• _PROBLEM TO SOLVE_
Repeat the material exactly, leaving nothing out.

(3D code data)
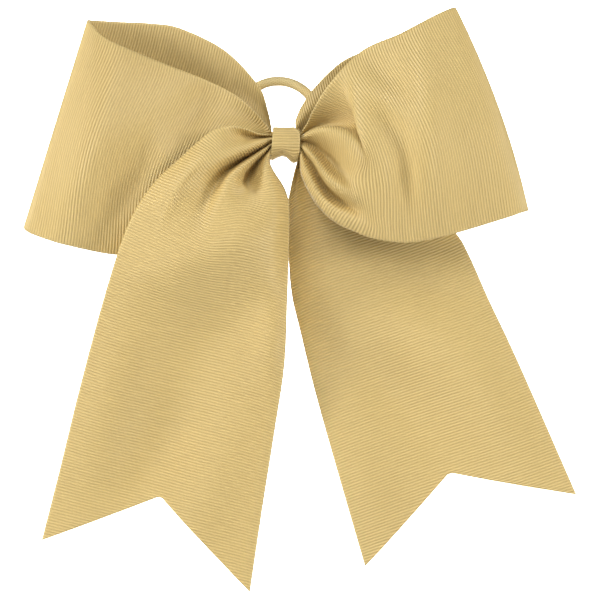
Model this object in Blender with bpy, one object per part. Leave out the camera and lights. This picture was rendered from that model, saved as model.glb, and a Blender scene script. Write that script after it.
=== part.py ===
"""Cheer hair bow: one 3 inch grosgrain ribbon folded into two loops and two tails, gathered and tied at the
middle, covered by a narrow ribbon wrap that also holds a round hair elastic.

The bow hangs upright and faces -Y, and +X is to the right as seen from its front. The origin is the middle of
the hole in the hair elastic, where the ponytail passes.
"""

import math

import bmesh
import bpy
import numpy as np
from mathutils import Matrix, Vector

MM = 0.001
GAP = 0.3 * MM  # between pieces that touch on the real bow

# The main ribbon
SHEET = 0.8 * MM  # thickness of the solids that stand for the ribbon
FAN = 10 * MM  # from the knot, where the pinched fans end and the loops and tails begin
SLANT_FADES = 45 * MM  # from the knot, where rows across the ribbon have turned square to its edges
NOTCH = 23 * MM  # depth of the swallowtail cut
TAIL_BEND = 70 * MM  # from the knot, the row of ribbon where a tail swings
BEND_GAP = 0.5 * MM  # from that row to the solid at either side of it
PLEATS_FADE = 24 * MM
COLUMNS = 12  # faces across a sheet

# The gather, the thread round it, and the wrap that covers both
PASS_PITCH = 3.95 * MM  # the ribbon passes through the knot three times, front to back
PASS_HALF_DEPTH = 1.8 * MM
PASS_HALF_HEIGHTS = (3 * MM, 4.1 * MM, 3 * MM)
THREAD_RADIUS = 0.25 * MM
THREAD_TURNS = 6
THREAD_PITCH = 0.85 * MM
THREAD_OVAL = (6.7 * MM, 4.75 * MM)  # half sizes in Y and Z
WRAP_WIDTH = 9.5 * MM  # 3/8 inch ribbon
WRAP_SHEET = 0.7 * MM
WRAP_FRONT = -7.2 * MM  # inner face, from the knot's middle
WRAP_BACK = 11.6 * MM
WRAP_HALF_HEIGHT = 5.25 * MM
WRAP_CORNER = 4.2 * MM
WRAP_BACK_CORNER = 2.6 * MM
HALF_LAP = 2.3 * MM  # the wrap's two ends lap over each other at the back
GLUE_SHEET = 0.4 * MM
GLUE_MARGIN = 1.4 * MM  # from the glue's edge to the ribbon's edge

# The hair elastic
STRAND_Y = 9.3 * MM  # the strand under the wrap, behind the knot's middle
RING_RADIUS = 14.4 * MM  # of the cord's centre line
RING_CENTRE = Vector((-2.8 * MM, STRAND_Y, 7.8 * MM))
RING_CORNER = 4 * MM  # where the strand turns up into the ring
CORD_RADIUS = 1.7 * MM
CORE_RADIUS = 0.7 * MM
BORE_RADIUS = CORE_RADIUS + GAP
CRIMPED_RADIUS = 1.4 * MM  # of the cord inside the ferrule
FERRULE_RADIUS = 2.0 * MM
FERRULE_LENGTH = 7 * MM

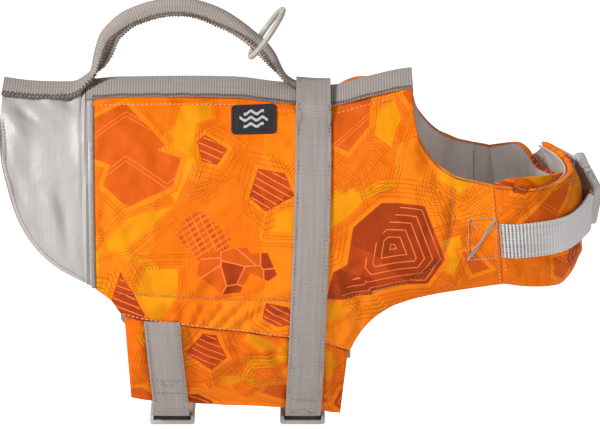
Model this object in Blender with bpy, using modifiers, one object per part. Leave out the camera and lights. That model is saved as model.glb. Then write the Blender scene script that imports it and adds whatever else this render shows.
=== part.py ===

• _WRITTEN ANSWER_
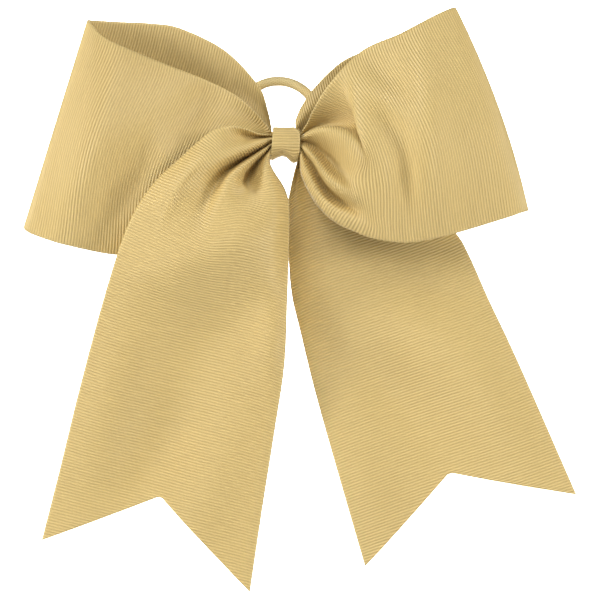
Model this object in Blender with bpy, one object per part. Leave out the camera and lights. This picture was rendered from that model, saved as model.glb, and a Blender scene script. Write that script after it.
=== part.py ===
"""Cheer hair bow: one 3 inch grosgrain ribbon folded into two loops and two tails, gathered and tied at the
middle, covered by a narrow ribbon wrap that also holds a round hair elastic.

The bow hangs upright and faces -Y, and +X is to the right as seen from its front. The origin is the middle of
the hole in the hair elastic, where the ponytail passes.
"""

import math

import bmesh
import bpy
import numpy as np
from mathutils import Matrix, Vector

MM = 0.001
GAP = 0.3 * MM  # between pieces that touch on the real bow

# The main ribbon
SHEET = 0.8 * MM  # thickness of the solids that stand for the ribbon
FAN = 10 * MM  # from the knot, where the pinched fans end and the loops and tails begin
SLANT_FADES = 45 * MM  # from the knot, where rows across the ribbon have turned square to its edges
NOTCH = 23 * MM  # depth of the swallowtail cut
TAIL_BEND = 70 * MM  # from the knot, the row of ribbon where a tail swings
BEND_GAP = 0.5 * MM  # from that row to the solid at either side of it
PLEATS_FADE = 24 * MM
COLUMNS = 12  # faces across a sheet

# The gather, the thread round it, and the wrap that covers both
PASS_PITCH = 3.95 * MM  # the ribbon passes through the knot three times, front to back
PASS_HALF_DEPTH = 1.8 * MM
PASS_HALF_HEIGHTS = (3 * MM, 4.1 * MM, 3 * MM)
THREAD_RADIUS = 0.25 * MM
THREAD_TURNS = 6
THREAD_PITCH = 0.85 * MM
THREAD_OVAL = (6.7 * MM, 4.75 * MM)  # half sizes in Y and Z
WRAP_WIDTH = 9.5 * MM  # 3/8 inch ribbon
WRAP_SHEET = 0.7 * MM
WRAP_FRONT = -7.2 * MM  # inner face, from the knot's middle
WRAP_BACK = 11.6 * MM
WRAP_HALF_HEIGHT = 5.25 * MM
WRAP_CORNER = 4.2 * MM
WRAP_BACK_CORNER = 2.6 * MM
HALF_LAP = 2.3 * MM  # the wrap's two ends lap over each other at the back
GLUE_SHEET = 0.4 * MM
GLUE_MARGIN = 1.4 * MM  # from the glue's edge to the ribbon's edge

# The hair elastic
STRAND_Y = 9.3 * MM  # the strand under the wrap, behind the knot's middle
RING_RADIUS = 14.4 * MM  # of the cord's centre line
RING_CENTRE = Vector((-2.8 * MM, STRAND_Y, 7.8 * MM))
RING_CORNER = 4 * MM  # where the strand turns up into the ring
CORD_RADIUS = 1.7 * MM
CORE_RADIUS = 0.7 * MM
BORE_RADIUS = CORE_RADIUS + GAP
CRIMPED_RADIUS = 1.4 * MM  # of the cord inside the ferrule
FERRULE_RADIUS = 2.0 * MM
FERRULE_LENGTH = 7 * MM

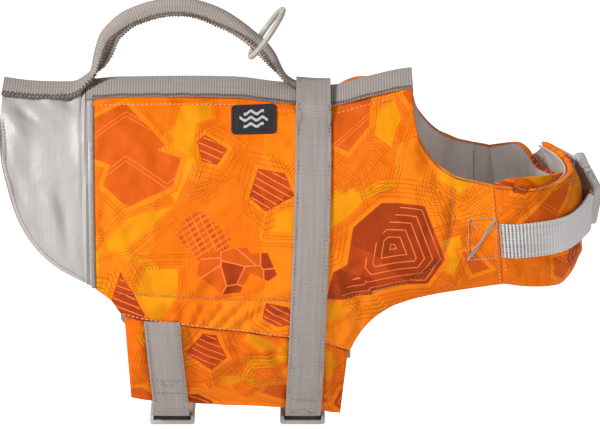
Model this object in Blender with bpy, using modifiers, one object per part. Leave out the camera and lights. That model is saved as model.glb. Then write the Blender scene script that imports it and adds whatever else this render shows.
=== part.py ===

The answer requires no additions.